USA 1 v 2 England (28.05.2005)
Having joined Englandfans (the official England supporters group) earlier in the year, the longer term aim was to secure tickets for the 2006 World Cup in Germany. The trip stateside would form an essential part of that longer term aim, and provided travelling fans with ‘4 caps’ towards the FA’s tickets points system, and it was also to be my first England away trip. The FA had set up a summer tour to the USA and would be playing two friendlies in Chicago and New York against the USA and Colombia respectively. Although the fixtures were meaningless, I was looking forward to returning stateside having coached football out there some 6 years previous. Chicago, the “Windy City”, is located in the state of Illinois and lies on the south western shores of Lake Michigan. Famous for its skyline, jazz heritage, theatre and parks, a hotbed of football (sorry soccer) it certainly is not. Indeed for a sports mad city ‘soccer’ barely gets a look in. American football, baseball and basketball are well ahead in the pecking order and you would have no trouble locating ‘Bears’, ‘Bulls’, ‘Cubs’ and ‘White Sox’ merchandise across the city. Finding any Chicago Fire gear though was much more of a challenge! ‘Fire’ are the city’s MLS team just in case you were thinking I was on the lookout for some emergency services clothing.
Toyota Park is the home of the ‘Chicago Fire’, but with a meagre 20,000 capacity the friendly against USA was to take place at the home of the Chicago Bears’ Soldier Field Stadium. Probably the only time I will watch football in a stadium not built for soccer!
With a day to kill before the game I hammered the sightseeing, and Chicago is a tourists dream. With its lakeside setting, dramatic skyline views, city beaches, decent climate, and a shed load of photo opportunities it certainly ticked all the boxes. A trip to Chicago isn’t complete without a trek to the top of the Sears Tower. By trek I mean taking the lift. The Sears Tower (or the Willis Tower as it is now known) is a 108 storey skyscraper that towers 527m above street level. It’s still the tallest building in the USA and currently the 7th tallest in the world. Views from the top are spectacular.
View of downtown Chicago from the Sears Tower…
View over Soldier Field and lake Michigan from the Sear’s Tower…
After making it back to ground level, the boat trip out onto Lake Michigan comes highly recommended. The boat trip departs from the Navy Pier and provides the city skyline view that you can’t get from the mainland (or at least one that will fit into your camera viewfinder).
Anyway enough of the sightseeing – this is a football website!
A respectable crowd of 47,637 turned up at the Soldier Field stadium, and there was a decent away following that had made the journey across the pond. England’s team line up reflected the seriousness of the occasion and included players such as Kieran Richardson (who was making his full debut), Wes Brown, Alan Smith, Jermaine Jenas, Andy Johnson and Zat Knight. The big names were clearly being saved for the game three days later in New York against Colombia!

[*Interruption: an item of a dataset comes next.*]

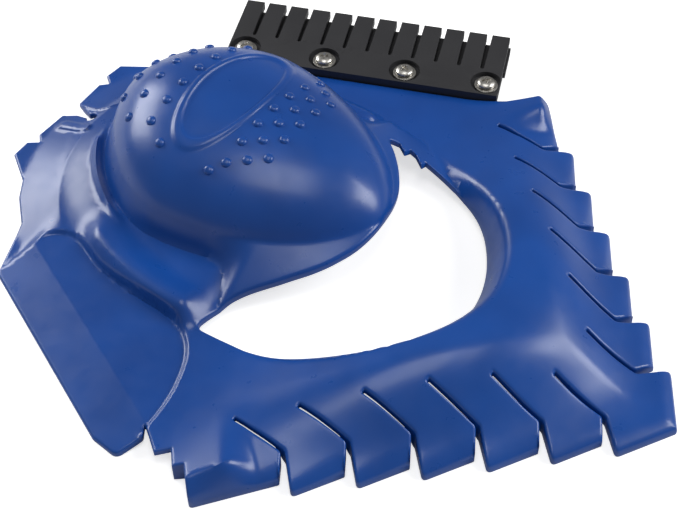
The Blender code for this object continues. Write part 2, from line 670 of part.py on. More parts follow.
def make_fasteners(material):
    pieces = []
    floor = COMB_Z + COMB_THICK - POCKET_DEPTH
    washer_low = floor + FIT
    head_low = washer_low + WASHER_THICK + FIT
    for k, place in enumerate(screw_places(), start=1):
        washer = cylinder(f"washer_{k}", place, WASHER_RADIUS, washer_low, washer_low + WASHER_THICK, 28)
        hole = cylinder("bore", place, BORE_RADIUS, washer_low - 1.0, washer_low + 2.0, 16)
        apply_boolean(washer, "DIFFERENCE", [hole])
        pieces.append(finish(washer, material))
        crown = [(HEAD_RADIUS * math.cos(a), head_low + 0.6 + (HEAD_HEIGHT - 0.6) * math.sin(a))
                 for a in (0.0, 0.45, 0.9, 1.25)]
        profile = [(0, 0.4), (SHANK_RADIUS * 0.6, 0.4), (SHANK_RADIUS, 1.2), (SHANK_RADIUS, head_low),
                   (HEAD_RADIUS, head_low)] + crown + [(0, head_low + HEAD_HEIGHT)]
        screw = turned(f"screw_{k}", place, profile, 20)
        cross = []
        for turn in (0.0, math.pi / 2):
            bm = bmesh.new()
            place_cut = (Matrix.Translation((place[0] * MM, place[1] * MM, (head_low + HEAD_HEIGHT) * MM))
                         @ Matrix.Rotation(turn + 0.4, 4, "Z")
                         @ Matrix.Diagonal((RECESS[0] * MM, RECESS[1] * MM, 2 * RECESS[2] * MM, 1)))
            bmesh.ops.create_cube(bm, size=1.0, matrix=place_cut)
            cross.append(new_object("recess", bm))
        apply_boolean(screw, "DIFFERENCE", cross)
        pieces.append(finish(screw, material))
    return pieces


# ---------------------------------------------------------------- assembly
def main():
    for obj in list(bpy.data.objects):
        bpy.data.objects.remove(obj)
    blue = make_material("blue_plastic", (0.02, 0.09, 0.36), 0.3)
    black = make_material("black_plastic", (0.03, 0.03, 0.035), 0.55)
    steel = make_material("steel", (0.6, 0.58, 0.55), 0.3, 1.0)
    pieces = [make_body(blue), make_comb(black), make_strip(black)] + make_fasteners(steel)
    corners = np.concatenate([[v.co[:] for v in piece.data.vertices] for piece in pieces])
    low, high = corners.min(axis=0), corners.max(axis=0)
    assembly = bpy.data.objects.new("assembly", None)
    bpy.context.scene.collection.objects.link(assembly)
    assembly.location = (-(low[0] + high[0]) / 2, -(low[1] + high[1]) / 2, -low[2])
    for piece in pieces:
        piece.parent = assembly


main()
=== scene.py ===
# %% [markdown]
# # A windshield ice scraper
# This lesson dresses a moulded scraper that already exists as plain engineering solids. We load those solids,
# replace each with a finer mesh, give every surface a material, and light it in a small studio.
# All lengths are millimetres until the moment a vertex is made, because moulded parts are drawn that way.

# %% Load the frame and measure it
import math

import bmesh
import bpy
import numpy as np
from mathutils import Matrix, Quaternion, Vector
from mathutils.geometry import delaunay_2d_cdt
from mathutils.kdtree import KDTree


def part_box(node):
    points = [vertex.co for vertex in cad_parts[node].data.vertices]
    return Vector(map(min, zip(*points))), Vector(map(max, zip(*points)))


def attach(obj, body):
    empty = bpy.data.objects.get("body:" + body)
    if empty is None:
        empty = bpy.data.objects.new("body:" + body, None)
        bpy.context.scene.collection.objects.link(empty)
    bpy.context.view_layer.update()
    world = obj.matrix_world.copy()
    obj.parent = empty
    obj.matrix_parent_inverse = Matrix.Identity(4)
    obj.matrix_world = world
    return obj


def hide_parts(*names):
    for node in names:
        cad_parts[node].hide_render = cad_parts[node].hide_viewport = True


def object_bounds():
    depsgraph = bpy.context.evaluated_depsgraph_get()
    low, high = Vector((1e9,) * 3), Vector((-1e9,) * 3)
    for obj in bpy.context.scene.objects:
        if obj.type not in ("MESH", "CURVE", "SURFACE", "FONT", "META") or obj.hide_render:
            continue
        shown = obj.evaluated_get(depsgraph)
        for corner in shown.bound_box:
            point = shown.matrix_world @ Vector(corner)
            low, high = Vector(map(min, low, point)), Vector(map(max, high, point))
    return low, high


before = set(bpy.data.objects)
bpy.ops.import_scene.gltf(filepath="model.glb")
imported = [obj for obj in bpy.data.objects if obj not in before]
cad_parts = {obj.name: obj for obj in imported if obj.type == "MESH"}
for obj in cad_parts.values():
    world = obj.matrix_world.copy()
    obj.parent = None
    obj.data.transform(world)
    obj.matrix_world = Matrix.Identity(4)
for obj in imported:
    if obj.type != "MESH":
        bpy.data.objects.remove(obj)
cad_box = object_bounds()
MM = 0.001
comb_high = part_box("ice_comb")[1]
print("whole object, mm:", [round((h - l) / MM, 1) for l, h in zip(*cad_box)])

# %% [markdown]
# ## The camera
# We set the camera first, so that every later decision can be judged from where the object is seen. It looks
# down from the front right, about half a metre away, through a 73.5 mm lens, with the smallest of tilts.

# %% Camera
CAMERA_PLACE = Vector((0.1956, -0.2819, 0.3929))
CAMERA_TARGET = Vector((0.0042, -0.0155, 0.0100))
CAMERA_ROLL = math.radians(-0.59)
CAMERA_LENS = 73.5

camera = bpy.data.objects.new("camera", bpy.data.cameras.new("camera"))
camera.data.lens = CAMERA_LENS
camera.data.clip_start = 0.01
camera.location = CAMERA_PLACE
aim = (CAMERA_TARGET - CAMERA_PLACE).to_track_quat("-Z", "Y")
camera.rotation_mode = "QUATERNION"
camera.rotation_quaternion = aim @ Quaternion((0, 0, 1), CAMERA_ROLL)
bpy.context.scene.collection.objects.link(camera)
bpy.context.scene.camera = camera
print("camera distance, m:", round((CAMERA_TARGET - CAMERA_PLACE).length, 3))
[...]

Kieran Richardson took full advantage of the missing big names and had an England debut any school kid would have dreamed of – scoring both England’s goals in a 2-1 win. The first through a well executed free kick (4’) and the second coming just before the break (44’) to give England a 2-nil half time lead. USA managed to pull one back in the 2nd half through a close range header on 79’ from the then unknown Clint Dempsey (New England Revolution).
Following that stand out debut performance it would be hard to imagine that Richardson would only go on to get 7 more caps for his country, and that this game would end up being his only start. His 7 remaining appearances would come as a substitute and he never got more than 25 minutes! His last cap came in 2006 only 12 months later in a friendly against Holland in Amsterdam.
One thing that i remember clearly from this game was that US sport is geared for eating and drinking from the comfort of your stadium seat. We were literally encourgaed to take large beakers of beer back to your seats – the seat design not only incorporated plenty of leg room but also a cup holder (as you would get in the cinema) to make things more convenient for the fan. There was almost a feeling of guilt as I turned my back on the concourse (where you would usually enjoy a swift half time pint) and made my way to me seat to enjoy the veiws out across the stadium. Drinking beer in the stands at football with a cup holder to boot – an England fan’s dream! Premier League take note!